I will first discuss the mathematical approach to phase reduction in delay-coupled oscillators, including the approach to compute higher-order terms (i.e. terms of order at least 2) in the coupling parameter. By means of an illustrative example, I will then show how including these higher-order terms yields more accurate predictions of synchronisation behaviour.

**Speaker**: Chiheb Ben Hammouda

**Title: **Automated Importance Sampling via Optimal Control for Stochastic Reaction Networks: Learning and Markovian Projection-based Approaches

**Abstract**: Stochastic reaction networks (SRNs) are a particular class of continuous-time Markov chains used to model a wide range of phenomena, including biological/chemical reactions, epidemics, risk theory, queuing, and supply chain networks. In this context, we explore the efficient estimation of statistical quantities, particularly rare event probabilities, and propose two alternative importance sampling (IS) approaches [1,2] to improve the Monte Carlo (MC) estimator efficiency. The key challenge in the IS framework is to choose an appropriate change of probability measure to achieve substantial variance reduction, which often requires insights into the underlying problem. Therefore, we propose an automated approach to obtain a highly efficient path-dependent measure change based on an original connection between finding optimal IS parameters and solving a variance minimization problem via a stochastic optimal control formulation. We pursue two alternative approaches to mitigate the curse of dimensionality when solving the resulting dynamic programming problem. In the first approach [1], we propose a learning-based method to approximate the value function using a neural network, where the parameters are determined via a stochastic optimization algorithm. As an alternative, we present in [2] a dimension reduction method, based on mapping the problem to a significantly lower dimensional space via the Markovian projection (MP) idea. The output of this model reduction technique is a low dimensional SRN (potentially one dimension) that preserves the marginal distribution of the original high-dimensional SRN system. The dynamics of the projected process are obtained via a discrete $L^2$ regression. By solving a resulting projected Hamilton-Jacobi-Bellman (HJB) equation for the reduced-dimensional SRN, we get projected IS parameters, which are then mapped back to the original full-dimensional SRN system, and result in an efficient IS-MC estimator of the full-dimensional SRN. Our analysis and numerical experiments verify that both proposed IS (learning based and MP-HJB-IS) approaches substantially reduce the MC estimator’s variance, resulting in a lower computational complexity in the rare event regime than standard MC estimators.
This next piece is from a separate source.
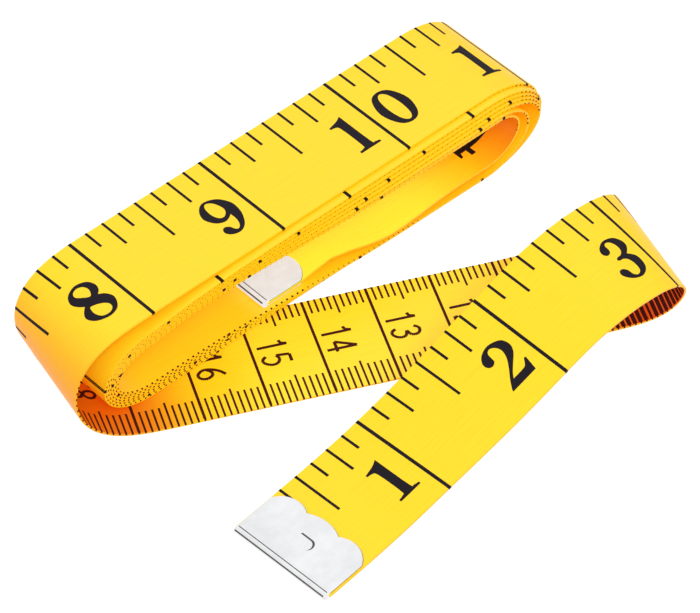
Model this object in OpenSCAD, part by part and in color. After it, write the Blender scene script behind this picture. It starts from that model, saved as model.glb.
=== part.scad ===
// Soft tailor's tape measure: a printed ribbon with a metal clip on each end,
// wound into a flat oval coil, with its first inches led out and folded back.
// All lengths are in millimetres.  s is the distance along the ribbon from its
// start, w the distance across it, + towards the edge with the inch marks.

/* [Ribbon] */
// Width of the ribbon
ribbon_w = 19; // [15:0.5:19.5]
// Thickness of the ribbon
ribbon_t = 0.4; // [0.3:0.05:0.4]

/* [Led-out length] */
// Angle of the right fold's crease across the ribbon, degrees
crease_r = 14.1; // [13:0.1:16]
// Angle of the left bend's crease across the ribbon, degrees
crease_l = 13.1; // [12:0.1:14]
// Upward slope of the ribbon's start, degrees
tip_slope = 5.5; // [5:0.1:7]
// Rise of the front strip: its middle, its length and its turn
rise = [21.5, 54, -13.3]; // [-20:0.5:60]
// Crest of the front strip: its middle, its length and its turn
crest = [68, 52.5, 48.5]; // [30:0.5:80]
// Fold at the right: its middle and its length
fold = [83.7, 30]; // [28:0.1:90]
// How much the front strip leans towards its near edge, height per width
lean = 0.105; // [0:0.005:0.12]
// How much shorter the fold is at its near edge
pinch = 1; // [0:0.1:1.2]
// Ease into the lower run: its middle, its length and its turn
ease = [104, 7, 3]; // [2:0.5:110]
// Bend at the left: its middle and its length
left_bend_at = [180.9, 39.8]; // [39:0.1:183]
// Place along the ribbon where both creases are settled, on the lower run
join_s = 130; // [125:1:140]
// Place along the ribbon where the wound coil's flat top begins
top_s = 205; // [204:1:210]

/* [Coil] */
// Distance from one turn to the next
pitch = 0.45; // [0.42:0.01:0.5]
// Height of the outermost top run at the right bend
coil_top = 15.6; // [15.5:0.1:16]
// Where the right bends start at the top and end at the bottom
right_x = [40, 38]; // [36:1:42]
// How far the outermost right bend reaches past its start
right_reach = 12.2; // [10:0.1:13]
// How much further in the last two right bends stand than wound tight
loose = [0, 0, 0, 0, 0, 2.4, 4.2]; // [0:0.1:5]
// Where the wound turns' left bends start
left_x = -28; // [-29:0.5:-26]
// How far the outermost of them reaches
left_reach = 9.5; // [7:0.1:9.6]
// Height of the wound turns' top at the left bend
left_top = 13.7; // [13:0.1:14]
// Shape of their top runs from there: distance along and depth below the coil's top
top_shape = [[-20, 0.6], [-12, 0.2], [2, 0.03]]; // [-25:0.01:25]
// How far the wound turns stand towards the near side of the outermost one
drift = 2; // [0:0.1:2.5]
// Height of the coil's underside where it lies over the lower run
step_up = 0.55; // [0.5:0.05:0.8]
// Number of right bends
turns = 7; // [7:1:7]
// Height of the inner end's run in the hollow
inner_z = 4.7; // [4.4:0.1:5]
// Where the ribbon's inner end is
inner_end_x = -7.3; // [-12:0.1:0]

/* [Clips] */
// Length of a clip along the ribbon
clip_l = 9.8; // [8:0.1:12]
// Thickness of a clip's plate
clip_t = 0.25; // [0.2:0.05:0.3]
// Space between a clip's two plates
clip_gap = 0.56; // [0.5:0.02:0.7]
// Radius of the rolled outer end
bead_r = 0.6; // [0.5:0.05:0.7]
// Radius of the two side lobes
lobe_r = 4.2; // [4:0.1:4.5]

/* [Hidden] */
// the object's middle, which the origin goes under
middle = [4.31, -23.87];
half_w = ribbon_w / 2;
half_t = ribbon_t / 2;
walk_step = 0.5;
facet = 1.5;

// ---- the led-out length: two stretches with straight parallel rulings ----

function ramp(x) = x <= -0.5 ? 0 : x >= 0.5 ? 1 : x + 0.5 + sin(360 * x) / (2 * PI);
function turned(u, b) = b[2] * ramp((u - b[0]) / b[1]);

fold_turn = 180 + tip_slope - rise[2] - crest[2] - ease[2];
head_r = function(u) tip_slope - turned(u, rise) - turned(u, crest)
    - turned(u, [fold[0], fold[1], fold_turn]) - turned(u, ease);
head_l = function(u) 180 - turned(u, [left_bend_at[0], left_bend_at[1], 180]);

// section of a stretch, as [u, across, height], walked from u0 to u1
function walk(head, u0, u1) =
    let (n = ceil(abs(u1 - u0) / walk_step), d = (u1 - u0) / n)
    [for (i = 0, p = [0, 0]; i <= n;
          p = p + d * [cos(head(u0 + (i + 0.5) * d)), sin(head(u0 + (i + 0.5) * d))],
          i = i + 1)
        [u0 + i * d, p.x, p.y]];

// where a heading that only falls passes a value
function find_u(head, deg, lo, hi, n = 24) =
    let (m = (lo + hi) / 2)
    n == 0 ? m : head(m) > deg ? find_u(head, deg, m, hi, n - 1)
                               : find_u(head, deg, lo, m, n - 1);

lead_in = half_w * sin(crease_r) + 1;
walk_r = walk(head_r, join_s * cos(crease_r), -lead_in);
walk_l = walk(head_l, join_s * cos(crease_l), top_s * cos(crease_l) + lead_in);

function eased(t) = let (c = max(0, min(1, t))) c * c * (3 - 2 * c);
function lean_at(u) = lean * (eased((u - 23) / 27) - eased((u - 74) / 20));
function pinch_at(u, w) = pinch * (eased((u - 68) / 16) - eased((u - 84) / 16))
    * (0.3 + (half_w - w) / ribbon_w);

// stretch = [heading, crease angle, section's direction, join point, table, leans]
function dir(a) = [cos(a), sin(a), 0];
function along(st, s, w) = s * cos(st[1]) - w * sin(st[1]);
function place(st, s, w, off) =
    let (u = along(st, s, w), h = st[0](u))
    st[3] + (lookup(u, st[4][0]) - st[5] * pinch_at(u, w)) * dir(st[2])
    + ((s - join_s) * sin(st[1]) + w * cos(st[1])) * dir(st[2] + 90)
    + [0, 0, lookup(u, st[4][1]) - st[5] * lean_at(u) * (7.5 - w)]
    + off * (-sin(h) * dir(st[2]) + [0, 0, cos(h)]);
function table(walked) = [[for (q = walked) [q[0], q[1]]], [for (q = walked) [q[0], q[2]]]];

left_0 = [head_l, crease_l, -crease_l, [0, 0, half_t], table(walk_l), 0];
top_start = place(left_0, top_s, 0, 0);
join_p = [-25 - top_start.x, -top_start.y, half_t];
left = [head_l, crease_l, -crease_l, join_p, table(walk_l), 0];
right = [head_r, crease_r, crease_r - 2 * crease_l, join_p, table(walk_r), 1];

// a station is the pair of s values at the near edge and at the far edge
function ruling(st, u) = [(u - half_w * sin(st[1])) / cos(st[1]),
                          (u + half_w * sin(st[1])) / cos(st[1])];
function rulings(st, u0, u1) =
    let (n = ceil((u1 - u0) / facet)) [for (i = [0:n]) ruling(st, u0 + (u1 - u0) * i / n)];

// a length of ribbon through stations, each with the stretch that it is on
module ribbon(stations) {
    n = len(stations);
    pts = [for (q = stations) each [
        place(q[0], q[1][0], -half_w, -half_t), place(q[0], q[1][1], half_w, -half_t),
        place(q[0], q[1][1], half_w, half_t), place(q[0], q[1][0], -half_w, half_t)]];
    sides = [for (i = [0:n - 2], k = [0:3]) let (a = 4 * i + k, b = 4 * i + (k + 1) % 4)
        each [[a, a + 4, b], [b, a + 4, b + 4]]];
    e = 4 * (n - 1);
    polyhedron(pts, concat(sides, [[0, 1, 2], [0, 2, 3], [e, e + 2, e + 1], [e, e + 3, e + 2]]));
}
function on(st, list) = [for (q = list) [st, q]];

// joints are where the fold and the bend have turned 45 and 135 degrees
fold_hi = find_u(head_r, -45, 60, 110);
fold_lo = find_u(head_r, -135, 60, 110);
bend_lo = find_u(head_l, 135, 160, 200);
bend_hi = find_u(head_l, 45, 160, 200);

// ---- the coil, as a line of points in its own upright plane ----

top_z = half_t + top_start.z - half_t;
function run_bottom(k) = half_t + k * pitch;
function right_bend(k) =
    let (top = coil_top - k * pitch, low = k == turns - 1 ? inner_z : run_bottom(k),
         reach = right_reach - k * pitch - loose[k])
    [for (a = [90:-12:-90])
        [right_x[0] - (right_x[0] - right_x[1]) * (1 - sin(a)) / 2 + reach * cos(a),
         (top + low) / 2 + (top - low) / 2 * sin(a)]];
function left_turn(k) =
    let (top = left_top - k * pitch, low = run_bottom(k) + step_up)
    [for (a = [-90:12:90])
        [left_x - (left_reach - k * pitch) * cos(a),
         (top + low) / 2 + (top - low) / 2 * sin(a)]];
function bottom_run(k) = [[2, run_bottom(k) + step_up]];
function top_run(k) = [for (q = top_shape) [q[0], coil_top - k * pitch - q[1]]];
function turn(k) = concat(right_bend(k), bottom_run(k), left_turn(k), top_run(k + 1));

function unit(v) = v / norm(v);
function side(pts, i, off) =
    let (a = pts[max(i - 1, 0)], b = pts[min(i + 1, len(pts) - 1)], t = unit(b - a))
    pts[i] + off * [-t.y, t.x];
// a flat band with the ribbon's thickness, stood up and given the ribbon's width
module band(pts) {
    n = len(pts);
    rotate([90, 0, 0]) linear_extrude(height = ribbon_w, center = true)
        polygon(concat([for (i = [0:n - 1]) side(pts, i, half_t)],
                       [for (i = [n - 1:-1:0]) side(pts, i, -half_t)]));
}
function last(v) = v[len(v) - 1];
function total(pts) = len(pts) < 2 ? 0 : [for (i = [1:len(pts) - 1]) norm(pts[i] - pts[i - 1])] * [for (i = [1:len(pts) - 1]) 1];

outer_line = concat([[-25, top_z]], turn(0));
wound_line = [for (k = [1:turns - 3]) each turn(k)];
loose_line = concat(turn(turns - 2), right_bend(turns - 1));
inner_line = [[right_x[1] - 0.05, inner_z], [inner_end_x + 1.3, inner_z]];
echo(length = top_s + total(concat(outer_line, wound_line, loose_line, inner_line)) + 1.3,
     top_z = top_z, fold_turn = fold_turn);

// ---- the stamped clip, its outer end at x = 0, the ribbon along +x ----

clip_w = ribbon_w - 0.5;
module clip_outline() {
    intersection() {
        translate([0.4, -clip_w / 2]) square([clip_l, clip_w]);
        union() {
            translate([0.4, -clip_w / 2]) square([5.2, clip_w]);
            for (y = [-1, 1]) translate([clip_l - 0.1 - lobe_r, y * 5.6]) circle(lobe_r, $fn = 48);
            translate([clip_l - 6.6, 0]) circle(6.6, $fn = 64);
        }
    }
}
module clip() {
    for (z = [clip_gap / 2, -clip_gap / 2 - clip_t])
        translate([0, 0, z]) linear_extrude(height = clip_t) clip_outline();
    // rolled outer end
    translate([bead_r, 0, 0]) rotate([90, 0, 0])
        cylinder(r = bead_r, h = clip_w, center = true, $fn = 32);
    // pressed tongue
    translate([4.85, 0, clip_gap / 2 + clip_t - 0.05]) linear_extrude(height = 0.17) {
        translate([0, -0.7]) circle(0.95, $fn = 32);
        translate([-0.95, -0.7]) square([1.9, 2.4]);
    }
}

// ---- one module per sub-part ----

module lower_run() color("gold")
    ribbon(concat(on(right, rulings(right, fold_lo, join_s * cos(crease_r) - 4)),
                  on(left, rulings(left, join_s * cos(crease_l) + 4, bend_lo))));

module right_fold() color("gold")
    ribbon(on(right, rulings(right, fold_hi, fold_lo)));

module front_strip() color("gold")
    ribbon(on(right, concat([[1.3, 1.3]], rulings(right, 4, fold_hi))));

module start_clip() color("gainsboro")
    translate(place(right, 0, 0, 0)) rotate([0, 0, right[2]])
        rotate([0, -head_r(5.5), 0]) rotate([0, 0, crease_r]) clip();

module left_bend() color("gold")
    ribbon(on(left, rulings(left, bend_lo, bend_hi)));

module top_shoulder() color("gold")
    ribbon(on(left, concat(rulings(left, bend_hi, top_s * cos(crease_l) - 3), [[top_s, top_s]])));

module outer_turn() color("gold") band(outer_line);
module drifted() translate([0, -drift, 0]) children();
module wound_turns() color("goldenrod") drifted() band(concat([last(outer_line)], wound_line));
module loose_turns() color("gold") drifted() band(concat([last(wound_line)], loose_line));
module inner_run() color("goldenrod") drifted() band(inner_line);
module finish_clip() color("gainsboro")
    drifted() translate([inner_end_x, 0, inner_z]) rotate([180, 0, 0]) clip();

module centred() translate([-middle.x, -middle.y, 0]) children();

centred() lower_run();
centred() right_fold();
centred() front_strip();
centred() start_clip();
centred() left_bend();
centred() top_shoulder();
centred() outer_turn();
centred() wound_turns();
centred() loose_turns();
centred() inner_run();
centred() finish_clip();
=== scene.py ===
"""A soft tailor's tape measure: a printed ribbon with a metal clip on each end, wound
into a flat oval coil, with its first inches led out and folded back over themselves."""

from math import atan2, ceil, cos, hypot, pi, radians, sin

import bmesh
import bpy
from bpy.props import FloatProperty, FloatVectorProperty, PointerProperty
from mathutils import Matrix, Vector
from mathutils.geometry import delaunay_2d_cdt


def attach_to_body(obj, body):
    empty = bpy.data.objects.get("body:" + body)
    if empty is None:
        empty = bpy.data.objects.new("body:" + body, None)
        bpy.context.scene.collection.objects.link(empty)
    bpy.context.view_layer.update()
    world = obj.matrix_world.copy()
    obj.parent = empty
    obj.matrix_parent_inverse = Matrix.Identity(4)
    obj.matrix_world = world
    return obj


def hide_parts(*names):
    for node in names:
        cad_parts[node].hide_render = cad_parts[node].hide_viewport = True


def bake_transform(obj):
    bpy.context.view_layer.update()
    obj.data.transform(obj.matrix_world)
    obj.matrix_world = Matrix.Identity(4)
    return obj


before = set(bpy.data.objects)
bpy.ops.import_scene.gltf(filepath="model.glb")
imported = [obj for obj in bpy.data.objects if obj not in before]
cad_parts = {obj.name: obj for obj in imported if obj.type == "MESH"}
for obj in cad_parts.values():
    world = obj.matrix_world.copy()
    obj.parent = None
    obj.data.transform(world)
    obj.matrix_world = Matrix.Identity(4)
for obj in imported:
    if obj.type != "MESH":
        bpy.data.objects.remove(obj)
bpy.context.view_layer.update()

bl_info = {
    "name": "Tailor's Tape Measure",
    "version": (1, 0, 0),
    "blender": (4, 5, 0),
    "location": "3D View > Sidebar > Tape",
    "description": "Builds a wound soft tape measure around its packed frame",
    "category": "Add Mesh",
}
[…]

[1] Ben Hammouda, C., Ben Rached, N., and Tempone, R., and Wiechert, S. Learning-based importance sampling via stochastic optimal control for stochastic reaction net-works. Statistics and Computing 33, no. 3 (2023): 58.

[2] Ben Hammouda, C., Ben Rached, N., and Tempone, R., and Wiechert, S. (2023). Automated Importance Sampling via Optimal Control for Stochastic Reaction Networks: A Markovian Projection-based Approach. *arXiv preprint arXiv:2306.02660*.

**Speaker: **Havva Yoldaş

**Title**: Quantitative hypocoercivity results for kinetic equations in mathematical biology

**Abstract**: After a short introduction on kinetic equations and classical $L^2/H^1$ hypocoercivity techniques due to Dolbeault, Mouhot, Schmeiser AMS 2015, I will talk about Harris-type theorems that is an alternative method for obtaining quantitative convergence rates. I will discuss how to use these theorems summarising some recent results obtained jointly with Jo Evans (Warwick) on the run and tumble equations that is a kinetic-transport equation modelling the bacterial movement under the effect of a chemoattractant.